EXERCISE PROMPT> In the material below, find each line holding the string "scene" and copy it.

— start of RECORDED INFORMATION —

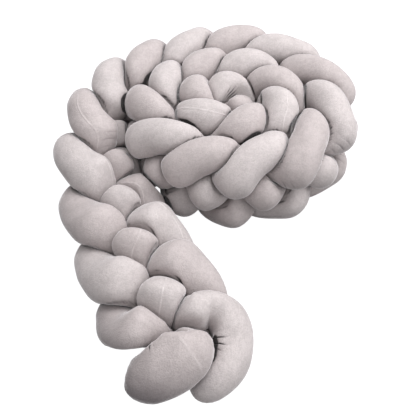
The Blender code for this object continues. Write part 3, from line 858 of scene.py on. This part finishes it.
# %% The pile's group
def pile_group():
    """The group: Colour mixes pile and brushed colour by noise, Height is in millimetres."""
    tree = bpy.data.node_groups.new("velvet_pile", "ShaderNodeTree")
    for label, kind, value in PILE_INPUTS:
        tree.interface.new_socket(label, in_out="INPUT", socket_type=kind).default_value = value
    for label, kind in PILE_OUTPUTS:
        tree.interface.new_socket(label, in_out="OUTPUT", socket_type=kind)
    source = add_node(tree, "NodeGroupInput").outputs
    place = add_node(tree, "ShaderNodeTexCoord").outputs["Object"]
    uv = add_node(tree, "ShaderNodeUVMap", uv_map="cloth").outputs[0]
    split = feed(tree, add_node(tree, "ShaderNodeSeparateXYZ"), {0: uv}).outputs
    # brushing: broad patches, short strokes along the pile, and grain
    patches = noise(tree, place, PATCH_SCALE, 2)
    strokes = noise(tree, place, STROKE_SCALE, 3, 0.6)
    grain = noise(tree, place, GRAIN_SCALE, 2, 0.8)
    mixed = calculated(tree, "MULTIPLY", patches, PATCH_SHARE)
    mixed = calculated(tree, "MULTIPLY_ADD", strokes, STROKE_SHARE, mixed)
    brushed = stepped(tree, calculated(tree, "MULTIPLY_ADD", grain, GRAIN_SHARE, mixed), *BRUSHED)
    share = calculated(tree, "MULTIPLY", brushed, source["Brushing"])
    colour = blended(tree, share, source["Pile Colour"], source["Brushed Colour"])
    # painted shade: darker on the loose end's undersides, which turn away from the light
    shaded = blended(tree, 1.0, colour, source["Painted Shade Tint"], "MULTIPLY")
    colour = blended(tree, point_value(tree, "painted_shade"), colour, shaded)
    # both seams: a pale line, paler pile with a painted highlight on the seam's ridge, worn here and there
    beside = stepped(tree, calculated(tree, "ABSOLUTE", split["X"]), *SEAM_LINE)
    line = calculated(tree, "SUBTRACT", 1.0, beside)
    line = calculated(tree, "MAXIMUM", line, point_value(tree, "cross_seam"))
    wear = stepped(tree, noise(tree, place, WEAR_SCALE, 3), *WEAR)
    pale = calculated(tree, "MULTIPLY", line, source["Seam Paleness"])
    colour = blended(tree, calculated(tree, "MULTIPLY", pale, wear), colour, source["Seam Colour"])
    # painted shade: the colour darkens at the bottom of a pleat or a crease, where shade falls
    pleated = stepped(tree, point_value(tree, "gather"), *PLEAT)
    shade = calculated(tree, "MAXIMUM", pleated, stepped(tree, point_value(tree, "crease"), *CREASED))
    colour = blended(tree, shade, colour, source["Pleat Shade"])
    # height in millimetres
    stitches = calculated(tree, "SINE", calculated(tree, "MULTIPLY", split["Y"], STITCHES))
    stitched = calculated(tree, "MULTIPLY_ADD", stitches, STITCH_HEIGHT, SEAM_HEIGHT)
    height = calculated(tree, "MULTIPLY", line, stitched)
    height = calculated(tree, "MULTIPLY_ADD", grain, GRAIN_HEIGHT, height)
    height = calculated(tree, "MULTIPLY_ADD", strokes, STROKE_HEIGHT, height)
    rough = calculated(tree, "MULTIPLY_ADD", brushed, BRUSHED_GLOSS, ROUGHNESS)
    feed(tree, add_node(tree, "NodeGroupOutput"), {"Colour": colour, "Roughness": rough, "Height": height})
    return tree


PILE = pile_group()
print("velvet_pile has", len(PILE.nodes), "nodes")

# %% [markdown]
# ## Two finishes
# The four tubes are of one velvet, and in two of them the pile lies the other way. The darker look of that
# lie under the light is painted shade, so there are two finishes of the same group, lit and shaded, that
# differ in colour alone.

# %% Two finishes
# the second finish is the first with painted shade, for the pile that lies the other way
FINISHES = {
    "velvet_light": {
        "pile": (0.535, 0.489, 0.488),
        "brushed": (0.40, 0.363, 0.362),
        # paler pile along the seam, with a painted highlight on its ridge
        "seam": (0.66, 0.61, 0.61),
    },
    "velvet_dark": {
        "pile": (0.485, 0.435, 0.434),
        "brushed": (0.368, 0.327, 0.326),
        # paler pile along the seam, with a painted highlight on its ridge
        "seam": (0.60, 0.55, 0.55),
    },
}
BRUSHING, SEAM_PALENESS = 0.8, 0.6
PLEAT_SHADE_TONE = 0.08  # painted shade at the bottom of a pleat or a crease, as a share of the brushed colour
BUMP_STRENGTH, MILLIMETRE = 0.8, 0.001
SHEEN_WEIGHT, SHEEN_ROUGHNESS, SHEEN_TINT = 0.34, 0.3, (1.0, 0.97, 0.99, 1)
RIM = (0.55, 0.98)  # how far the cloth turns away where the sheen starts to grow, and where it is full
RIM_WEIGHT = 0.9  # what the sheen gains there
SPECULAR = 0.15


def velvet(name):
    """A Principled shader with sheen, its colour, roughness and bump from the pile's group."""
    colours = FINISHES[name]
    material = bpy.data.materials.new(name)
    material.use_nodes = True
    tree = material.node_tree
    shader = tree.nodes["Principled BSDF"]
    pile = add_node(tree, "ShaderNodeGroup", node_tree=PILE)
    feed(tree, pile, {"Pile Colour": (*colours["pile"], 1), "Brushed Colour": (*colours["brushed"], 1)})
    feed(tree, pile, {"Seam Colour": (*colours["seam"], 1), "Seam Paleness": SEAM_PALENESS})
    feed(tree, pile, {"Pleat Shade": (*[PLEAT_SHADE_TONE * value for value in colours["brushed"]], 1)})
    feed(tree, pile, {"Brushing": BRUSHING})
    bump = add_node(tree, "ShaderNodeBump")
    feed(tree, bump, {"Height": pile.outputs["Height"], "Strength": BUMP_STRENGTH, "Distance": MILLIMETRE})
    facing = feed(tree, add_node(tree, "ShaderNodeLayerWeight"), {"Blend": 0.5}).outputs["Facing"]
    sheen = calculated(tree, "MULTIPLY_ADD", stepped(tree, facing, *RIM), RIM_WEIGHT, SHEEN_WEIGHT)
    feed(tree, shader, {"Base Color": pile.outputs["Colour"], "Roughness": pile.outputs["Roughness"]})
    feed(tree, shader, {"Normal": bump.outputs[0], "Sheen Weight": sheen})
    feed(tree, shader, {"Sheen Roughness": SHEEN_ROUGHNESS, "Sheen Tint": SHEEN_TINT})
    feed(tree, shader, {"Specular IOR Level": SPECULAR})
    return material


materials = {name: velvet(name) for name in FINISHES}
for node, _, _, finish in STRANDS:
    pieces[node].data.materials.append(materials[finish])
print("finishes:", sorted(materials))

# %% [markdown]
# ## The studio
# The photograph is evenly lit on white: a broad light above, a smaller one from the right, and a surround
# that is brighter above and to the right. A floor that is truly white would light the underside more than
# the photograph shows. So the floor and the surround are plain white only where the camera sees them: to
# the light the floor is mid-grey. The floor isn't part of the bumper.

# %% Floor
FLOOR_HALF, FLOOR_HEIGHT = 4.0, -0.0004
FLOOR_COLOUR = (0.16, 0.16, 0.165, 1)  # what the light meets


def add_floor():
    """A matt square that glows white to the camera alone."""
    mesh = bpy.data.meshes.new("studio_floor")
    signs = ((-1, -1), (1, -1), (1, 1), (-1, 1))
    corners = [(x * FLOOR_HALF, y * FLOOR_HALF, FLOOR_HEIGHT) for x, y in signs]
    mesh.from_pydata(corners, [], [(0, 1, 2, 3)])
    floor = bpy.data.objects.new("studio_floor", mesh)
    bpy.context.scene.collection.objects.link(floor)
    material = bpy.data.materials.new("studio_floor")
    material.use_nodes = True
    tree = material.node_tree
    shader = tree.nodes["Principled BSDF"]
    feed(tree, shader, {"Base Color": FLOOR_COLOUR, "Roughness": 0.9, "Specular IOR Level": 0.0})
    feed(tree, shader, {"Emission Color": (1, 1, 1, 1), "Emission Strength": seen_by_camera(tree)})
    mesh.materials.append(material)


add_floor()
print("floor:", 2 * FLOOR_HALF, "m wide")

# %% Lights and surround
LIGHTS = (  # name, place, size, watts
    ("above", (0.6, 0.5, 1.9), 1.6, 31.0),
    ("right", (2.0, 0.1, 1.1), 1.2, 11.0),
)
AIM = Vector((0, 0.05, 0.1))  # about the middle of the bumper
GLOW_UP, GLOW_RIGHT = 0.6, 0.4  # how much up and right count in a direction
GLOW_EDGES = (-0.3, 0.7)  # their sum where the surround starts to brighten, and where it is brightest
DIMMEST, GLOW = 0.45, 0.72  # its least strength, and what it gains


def add_light(name, place, size, watts):
    """A square soft light at a place, aimed at the bumper."""
    light = bpy.data.lights.new("light_" + name, "AREA")
    light.size = size
    light.energy = watts
    holder = bpy.data.objects.new("light_" + name, light)
    holder.location = place
    holder.rotation_mode = "QUATERNION"
    holder.rotation_quaternion = (AIM - Vector(place)).to_track_quat("-Z", "Y")
    bpy.context.scene.collection.objects.link(holder)


def add_surround():
    """White to the camera, and to the light dimmest + glow smoothstep(0.6 up + 0.4 right)."""
    world = bpy.data.worlds.new("white_surround")
    bpy.context.scene.world = world
    world.use_nodes = True
    tree = world.node_tree
    direction = add_node(tree, "ShaderNodeTexCoord").outputs["Generated"]
    parts = feed(tree, add_node(tree, "ShaderNodeSeparateXYZ"), {0: direction}).outputs
    right = calculated(tree, "MULTIPLY", parts["X"], GLOW_RIGHT)
    upper_right = calculated(tree, "MULTIPLY_ADD", parts["Z"], GLOW_UP, right)
    glow = stepped(tree, upper_right, *GLOW_EDGES)
    strength = calculated(tree, "MULTIPLY_ADD", glow, GLOW, DIMMEST)
    strength = calculated(tree, "MAXIMUM", strength, seen_by_camera(tree))
    feed(tree, tree.nodes["Background"], {"Color": (1, 1, 1, 1), "Strength": strength})


for light_row in LIGHTS:
    add_light(*light_row)
add_surround()
bpy.context.scene.view_settings.view_transform = "Standard"
print("lights:", [row[0] for row in LIGHTS])

# %% [markdown]
# ## The camera
# The photograph looks down on the bumper from in front, at about 53 degrees, from close by, so the loose end
# looks larger than the coil. These three numbers were fitted to the outline in the photograph.

# %% Camera
TARGET = Vector((-MIDDLE[0], -MIDDLE[1], 0.0))
ELEVATION, DISTANCE, LENS = np.radians(53.0), 1.08, 43.27
camera_data = bpy.data.cameras.new("camera")
camera_data.lens = LENS
camera_data.sensor_width = 36.0
camera_data.clip_start = 0.05
camera = bpy.data.objects.new("camera", camera_data)
back = Vector((0.0, -np.cos(ELEVATION), np.sin(ELEVATION)))
camera.location = TARGET + back * DISTANCE
camera.rotation_mode = "QUATERNION"
camera.rotation_quaternion = (-back).to_track_quat("-Z", "Y")
bpy.context.scene.collection.objects.link(camera)
bpy.context.scene.camera = camera
print("camera at", tuple(round(v, 3) for v in camera.location))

— end of RECORDED INFORMATION —

REPLY>
The Blender code for this object continues. Write part 3, from line 858 of scene.py on. This part finishes it.
    bpy.context.scene.collection.objects.link(floor)
    bpy.context.scene.collection.objects.link(holder)
    bpy.context.scene.world = world
bpy.context.scene.view_settings.view_transform = "Standard"
bpy.context.scene.collection.objects.link(camera)
bpy.context.scene.camera = camera